Tuvo más éxito con la amistad que fue poco a poco forjando con sus compañeros.

En los actos sociales se formaban distintos rebaños: la gente se repartía como algún tipo de extraño mejunje químico que se separaba para volver luego a coagularse de nuevo. El destacamento integrado por Blaine y Rabble se situaba en un extremo del espectro, aferrados a su mentalidad anarquista y antitodo. En el otro extremo estaban Ev y Biz, especialistas en celebrar cenas y que disfrutaban con una velada tranquila alrededor de una gran mesa de madera. Y en medio se situaban Noah, Jack, Crystal y el resto, que acabaron convirtiéndose en un inseparable grupo de amigos. A veces iban a ver conciertos o películas extranjeras. Iban de vinotecas y bares. A dar largos paseos y excursiones cortas en bicicleta. Eran como niños de un club de amigos que disfrutaban bebiendo sake y bailando la noche entera al son de música cuyo sonido recordaba el de un fax.

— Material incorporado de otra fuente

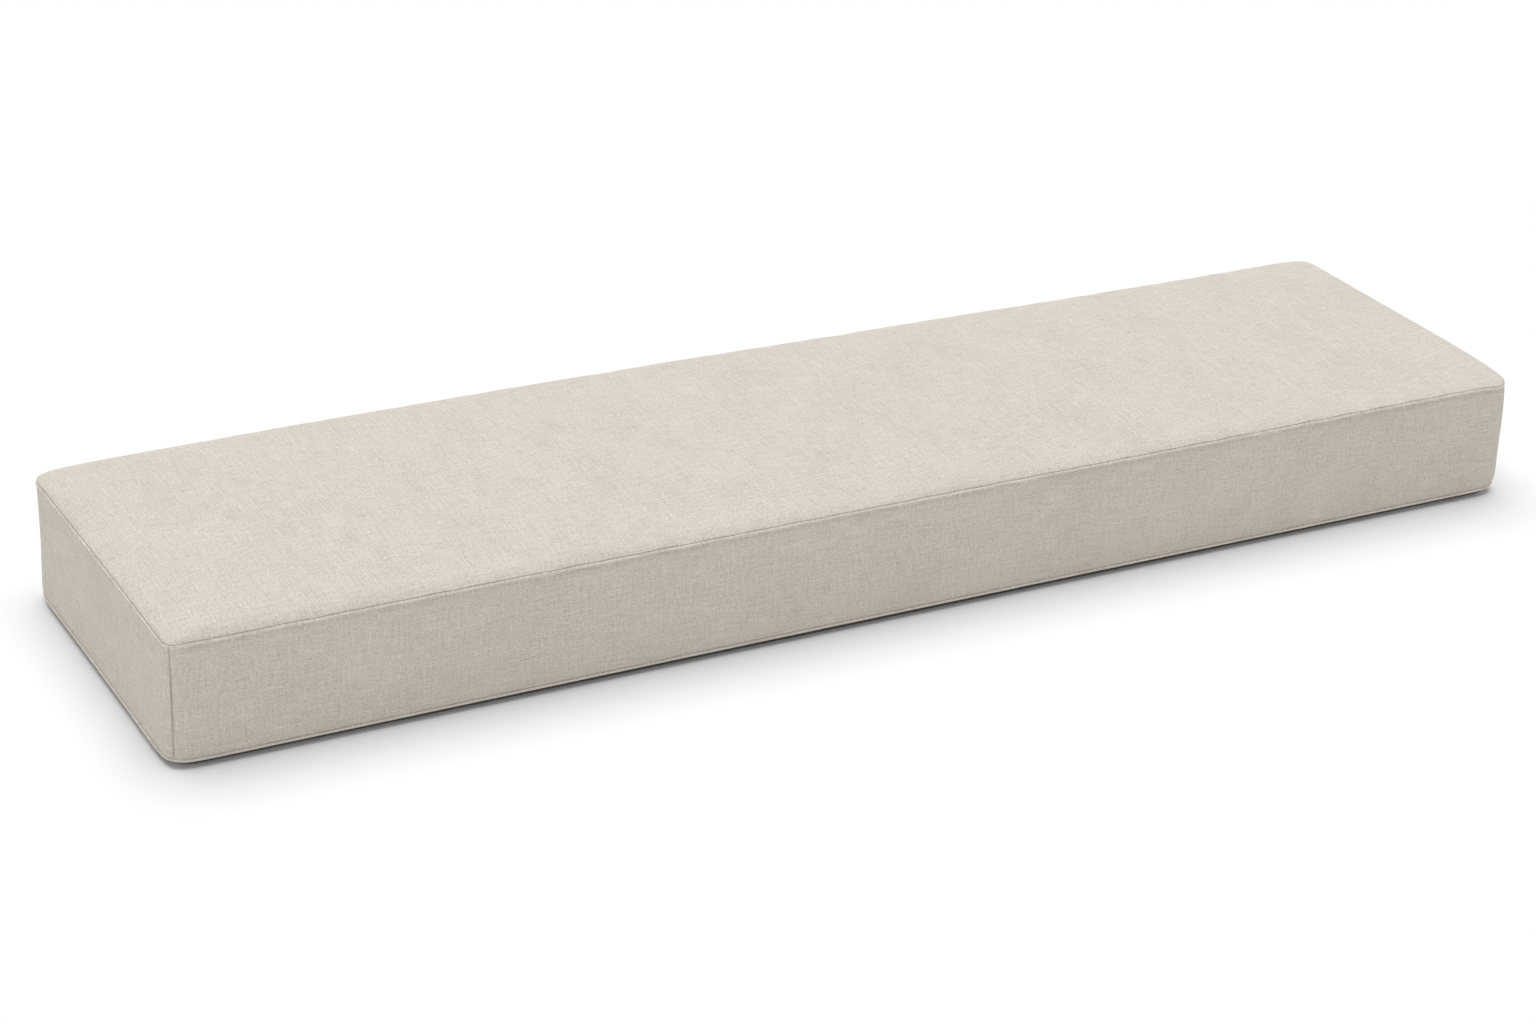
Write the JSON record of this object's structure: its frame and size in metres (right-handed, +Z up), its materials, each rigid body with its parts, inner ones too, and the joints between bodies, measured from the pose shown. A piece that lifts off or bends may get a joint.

A pesar de que los grupos se solapaban alguna que otra vez, cuando Noah acudía a las fiestas de Ev y Ev iba a tomar cervezas con Noah, la mayor parte del tiempo navegaban cada uno en su propio barco pero por las mismas aguas. Y pese a que todavía no lo sabían, aquellas aguas estaban a punto de cargarse de trifulcas y caos. Aquellas aguas acabarían viendo a la mitad de la tripulación del HMS Odeo siendo arrojada por la borda.